Excellent yarn, a bit familiar if you read after manifolds
Published by Thriftbooks.com User , 23 years ago
An excellent yarn and susprisingly good point of view narrative that doesn't jump so much, and sticks to the main chap pretty well. If you read the later Manifold Time/Space books this will seem a little familiar in places, with ongoing Baxter themes (the world uniting to get into space to avert disaster, terraforming the moon, earth travelogue, weird stuff going on in the solar system, big alien stuff that 'might not be evil'). Still, if you like hard SF, mixed with the geo-political intrigue, conflict, and will he/won't she ... along with all that quantum what's up ... it's great stuff. Baxter is really doing some great stuff, but his next hard SF books are going to have to come up with some new plot devices :)
What a great book!
Published by Thriftbooks.com User , 25 years ago
Stephen Baxter is one of my favourite authors, and Moonseed did not fail! A great story - great characters - wonderful technical details - can't wait to read it again!

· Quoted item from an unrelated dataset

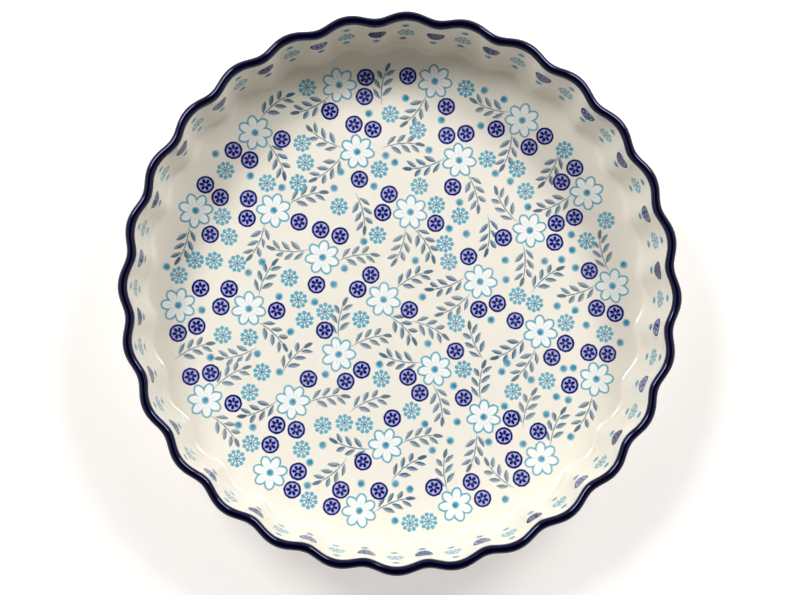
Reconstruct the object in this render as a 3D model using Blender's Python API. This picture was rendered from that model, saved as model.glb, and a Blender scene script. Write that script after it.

He even makes the geology interesting
Published by Thriftbooks.com User , 25 years ago
As a kid in the sixties, I was in love with space and dreamed of being a pilot and an astronaut (too bad you needed 20/20 vision for a shot at this). This book brought back those dreams for me. Once you accept the "moonseed" premise (the nano-tech robots of an ancient interstellar probe, programmed to build solar sails out of any material they find, unfortunately including the earth!), the rest of the book feels just right: realistic, gritty, and believable. The geology, the physics, the space flight engineering -- all are carefully researched and folded skillfully into the story. Even the geology seemed interesting (I learned a lot!). The characters are well-drawn, believable, complex people with plenty of faults (BTW, a key character, a volcanologist, is Japanese -- there really is no racism in this book -- though the Irish child-molestor living as a monk in Japan is a random and rather pointless element, IMO -- women have many important roles in this book, and it just seems natural, people doing their jobs). There is a LOT of stuff in this book, from nanotechnology to terra-forming, in addition to the geology and high-energy physics and space flight. I was totally immersed in this world, caring about the characters and worrying about the fate of mankind. Baxter even describes the smells and the sounds of space flight -- as well as eating, toilet procedures, and yes, even microgravity sex.I'm only an occasional SF reader these days, and this was my first by Baxter. If Voyage and Titan are even better than this, I'll be reading those soon. This is an excellent book.
Scary alternative reality - another spellbinder by Baxter
Published by Thriftbooks.com User , 26 years ago
Have you heard the latest? Deep space probes are bringing star dust back to earth so scientists can find out more about the origins of the universe... No, this is not the plot of Stephen Baxter's book "Moonseed" but it is taken from real science news. Baxter's idea of the danger to Earth (and other planets) originating from samples of moon rocks popped into my mind when I heard the above newscast. Let's just hope that Baxter's story will not come true. "Moonseed" is as fact driven as "Voyager" and "Titan" were and makes it hard to put the book down. The characters are built up slowly, then are integrated flawlessly into the storyline. The spiritual context is something new, and this book keeps the technological discussions and explanations at a minimum. The ending promises hope, even though the time slip is tremendous compared to the incredibly slow build-up up to the last couple of chapters.